You know how horrid it is when someone sneaks up behind you and suddenly grabs your waist and tickles you? Ruby did that all the time and has given her name to the action. Indeed, we had the expression ‘Ruby, Ruby, Ruby’ long before it became a most annoying song. She stopped doing it to me eventually when, finally, I cried. Yes, I know – I must have been a bit more nervy in those days, but it was awfully unsettling.

And Jimmy would never just look for something, but always go for a ‘look-see’. “Do you know if the postman has been?” the Sage enquired this morning. “Don’t know, I’ll have a jim*” I answered. And then if someone says something solemnly, which sounds weighty, but isn’t – say, “The sun is shining, but winter is not yet over” then the answer is always “Yes Jane,” intoned with a serious look. And then the first speaker is expected to laugh at himself.

*short for ‘Jimmy-look-see’. Nothing to do with Jimmy Riddle.

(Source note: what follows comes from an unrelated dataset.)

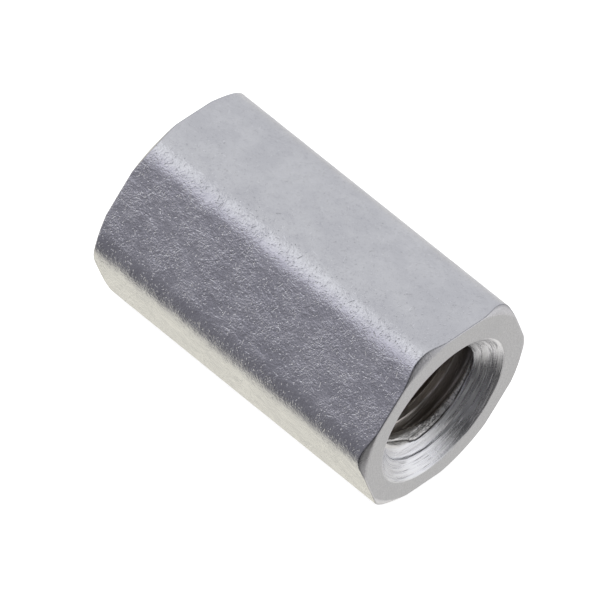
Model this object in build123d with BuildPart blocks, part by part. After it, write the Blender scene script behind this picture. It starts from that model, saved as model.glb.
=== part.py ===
from build123d import *
import math
import os

# Female-female hexagonal circuit board standoff, turned from rounded hexagonal
# aluminium bar, tapped right through. Millimetres. The axis runs along X, one
# flat lies on the ground plane at Z = 0, and X = 0 is half way along.

length = 10.0                 # overall, end face to end face
across_flats = 6.0            # hexagonal bar
corner_radius = 1.05          # rounded corners of the bar
end_face_diameter = 6.07      # turned end face, just wider than the flats
end_chamfer_angle = 30.0      # of the corner chamfer, from the end face
thread_major = 4.0            # M4 x 0.7
thread_pitch = 0.7
thread_minor = 3.3            # wall of the tapped hole
countersink_diameter = 4.7    # mouth of the lead-in cone on each end face
countersink_angle = 100.0     # included angle of the cone

half = length / 2
axis_height = across_flats / 2
clear = 1.0                   # how far the cutting profiles run past the bar

cone_depth = (countersink_diameter - thread_minor) / 2 / math.tan(
    math.radians(countersink_angle / 2)
)
wall_length = length - 2 * cone_depth
across_corners = 2 * (
    (across_flats / 2 - corner_radius) / math.cos(math.radians(30)) + corner_radius
)
turning_radius = across_corners / 2 + clear
turning_depth = (turning_radius - end_face_diameter / 2) * math.tan(
    math.radians(end_chamfer_angle)
)

# Section plane of the bar: normal along +X, sketch X along +Y, sketch Y along +Z.
section = Plane(origin=(-half, 0, axis_height), x_dir=(0, 1, 0), z_dir=(1, 0, 0))
# Turning plane: holds the axis, sketch X along +X, sketch Y along +Z.
turning = Plane(origin=(0, 0, axis_height), x_dir=(1, 0, 0), z_dir=(0, -1, 0))
bar_axis = Axis((0, 0, axis_height), (1, 0, 0))

with BuildPart() as hex_standoff:
    # Hexagonal bar with rounded corners, flats at the top and the bottom.
    with BuildSketch(section) as bar_section:
        RegularPolygon(radius=across_flats / 2, side_count=6, major_radius=False)
        fillet(bar_section.vertices(), radius=corner_radius)
    extrude(amount=length)

    # Both ends turned: the corners are chamfered down to the round end face.
    with BuildSketch(turning) as turned_outline:
        with BuildLine():
            Polyline(
                (-half, 0),
                (-half, end_face_diameter / 2),
                (-half + turning_depth, turning_radius),
                (half - turning_depth, turning_radius),
                (half, end_face_diameter / 2),
                (half, 0),
                close=True,
            )
        make_face()
    revolve(axis=bar_axis, mode=Mode.INTERSECT)

    # Tapped hole at its minor diameter, with a lead-in cone at each end.
    with BuildSketch(turning) as bore_outline:
        with BuildLine():
            Polyline(
                (-half, 0),
                (-half, countersink_diameter / 2),
                (-half + cone_depth, thread_minor / 2),
                (half - cone_depth, thread_minor / 2),
                (half, countersink_diameter / 2),
                (half, 0),
                close=True,
            )
        make_face()
    revolve(axis=bar_axis, mode=Mode.SUBTRACT)

hex_standoff.part.label = "hex_standoff"

os.makedirs("parts", exist_ok=True)
export_step(hex_standoff.part, "parts/hex_standoff.step")

print("across corners", round(across_corners, 4))
print("cone depth", round(cone_depth, 4), "wall length", round(wall_length, 4))
print("volume mm3", round(hex_standoff.part.volume, 3))
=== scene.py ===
import math

import bpy
import numpy as np
from mathutils import Matrix, Vector


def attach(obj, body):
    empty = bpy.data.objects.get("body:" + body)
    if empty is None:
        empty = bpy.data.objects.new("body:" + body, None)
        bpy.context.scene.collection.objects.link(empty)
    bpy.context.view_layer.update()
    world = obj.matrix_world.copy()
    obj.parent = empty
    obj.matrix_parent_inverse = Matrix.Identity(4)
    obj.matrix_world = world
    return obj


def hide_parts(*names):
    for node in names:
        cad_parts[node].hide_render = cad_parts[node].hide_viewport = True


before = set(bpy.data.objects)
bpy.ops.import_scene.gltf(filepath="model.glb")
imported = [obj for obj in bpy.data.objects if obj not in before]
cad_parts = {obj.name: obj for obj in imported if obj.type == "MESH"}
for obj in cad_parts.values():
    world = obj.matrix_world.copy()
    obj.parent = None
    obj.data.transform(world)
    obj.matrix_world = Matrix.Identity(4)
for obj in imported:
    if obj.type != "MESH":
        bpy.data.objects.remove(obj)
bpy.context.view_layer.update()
MM = 0.001

# ---------------------------------------------------------------- sizes, mm
HALF = 5.0            # half the length
FLAT = 3.0            # axis to flat, and height of the axis over the floor
CORNER = 1.05         # corner radius of the bar
FACE_R = 3.035        # turned end face
CHAMFER = math.tan(math.radians(30.0))
MOUTH_R = 2.35        # countersink at the end face
CONE = math.tan(math.radians(50.0))
MINOR, MAJOR, PITCH = 1.65, 2.0, 0.7
CREST_DEPTH = 0.77    # deeper edge of the first crest, at angle CREST_AT
CREST_AT = math.radians(-60.0)
EDGE = 0.022          # half width of a broken edge
TILT = math.radians(1.6)                 # of the slightly crowned flats, at their edges
FLAT_HALF = (CORNER * math.sin(TILT) + math.tan(math.radians(30.0)) * (FLAT - CORNER * math.cos(TILT))) / (1 + math.tan(math.radians(30.0)) * TILT / 2)
CROWN = TILT * FLAT_HALF / 2
CORNER_C = (FLAT - CROWN - CORNER * math.cos(TILT)) / math.cos(math.radians(30.0))


# ---------------------------------------------------------------- noise
def _hash(ix, iy, iz, seed):
    h = (ix.astype(np.uint32) * np.uint32(374761393)
         ^ iy.astype(np.uint32) * np.uint32(668265263)
         ^ iz.astype(np.uint32) * np.uint32(2147483647)
         ^ np.uint32(seed * 2654435761 & 0xFFFFFFFF))
    h = (h ^ (h >> np.uint32(13))) * np.uint32(1274126177)
    h = h ^ (h >> np.uint32(16))
    h = (h ^ (h >> np.uint32(11))) * np.uint32(2246822519)
    h = h ^ (h >> np.uint32(15))
    return h.astype(np.float64) / 4294967295.0 * 2.0 - 1.0


def noise(x, y, z=0.0, seed=1):
    """Smooth value noise in -1..1."""
    x, y, z = np.broadcast_arrays(np.asarray(x, float), np.asarray(y, float), np.asarray(z, float))
    fx, fy, fz = np.floor(x), np.floor(y), np.floor(z)
    tx, ty, tz = x - fx, y - fy, z - fz
    ix, iy, iz = (f.astype(np.int64) + 100000 for f in (fx, fy, fz))
    tx, ty, tz = (t * t * t * (t * (t * 6 - 15) + 10) for t in (tx, ty, tz))
    out = 0.0
    for dx in (0, 1):
        wx = tx if dx else 1 - tx
        for dy in (0, 1):
            wy = ty if dy else 1 - ty
            for dz in (0, 1):
                wz = tz if dz else 1 - tz
                out = out + wx * wy * wz * _hash(ix + dx, iy + dy, iz + dz, seed)
    return out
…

10 comments on “Jimmy and Ruby

  1. martina

    My Nana (maternal grandmother) would invite everyone to the dinner table which was beautifully set with the food perfectly placed on the serving dishes. Just as she was taking her apron off she’d say “If you see anything on the table that isn’t there, let me know”. We loved her ability to accidentally do malapropisms aka Nanaisms.

    Reply
  2. luckyzmom

    We have an extensive secret family language also. Our most famous sentence came about when my husband, myself and our son and daughter went out to a nice restuarant. At some point I asked someone to, “please pass the ashtray”. To which our daughter loudly questioned, “The p*nis is in the ashtray?” Any of us may say it at any time when we don’t understand what one of us is saying. A perpetually memorable moment. Not as cute as your family language.

    Reply
  3. Z

    There were expressions that my father used that no one else ever did. I’ll write about some of those one day. One is still used by my daughter and me, but she’s adapted it rather usefully.

    Reply
  4. PI

    I think it’s nice to be remembered.
    The estate thing is funny; I met a lovely boy when I was youth hostelling as a gel and he said he lived on an estate near Whalley and I said I lived on one in Rossendale. You guessed it – his was his families and mine wasn’t:)

    Reply
  5. hey bartender

    I love it. Our family (my sisters and my parents and I) has it’s own language, and the b.h. and I have a separate one. Makes things so much more interesting. I eagerly await your father’s sayings. Mine has his share, and they are like a foreign language here in the South.

    Reply
  6. Z

    Jen, over on the West coast, introduced me to ‘wicked pisser’, not to mention ‘a wicked pisser’ from her other half, who’s from the East coast.

    If I get onto East Anglian, that’s another whole ball game.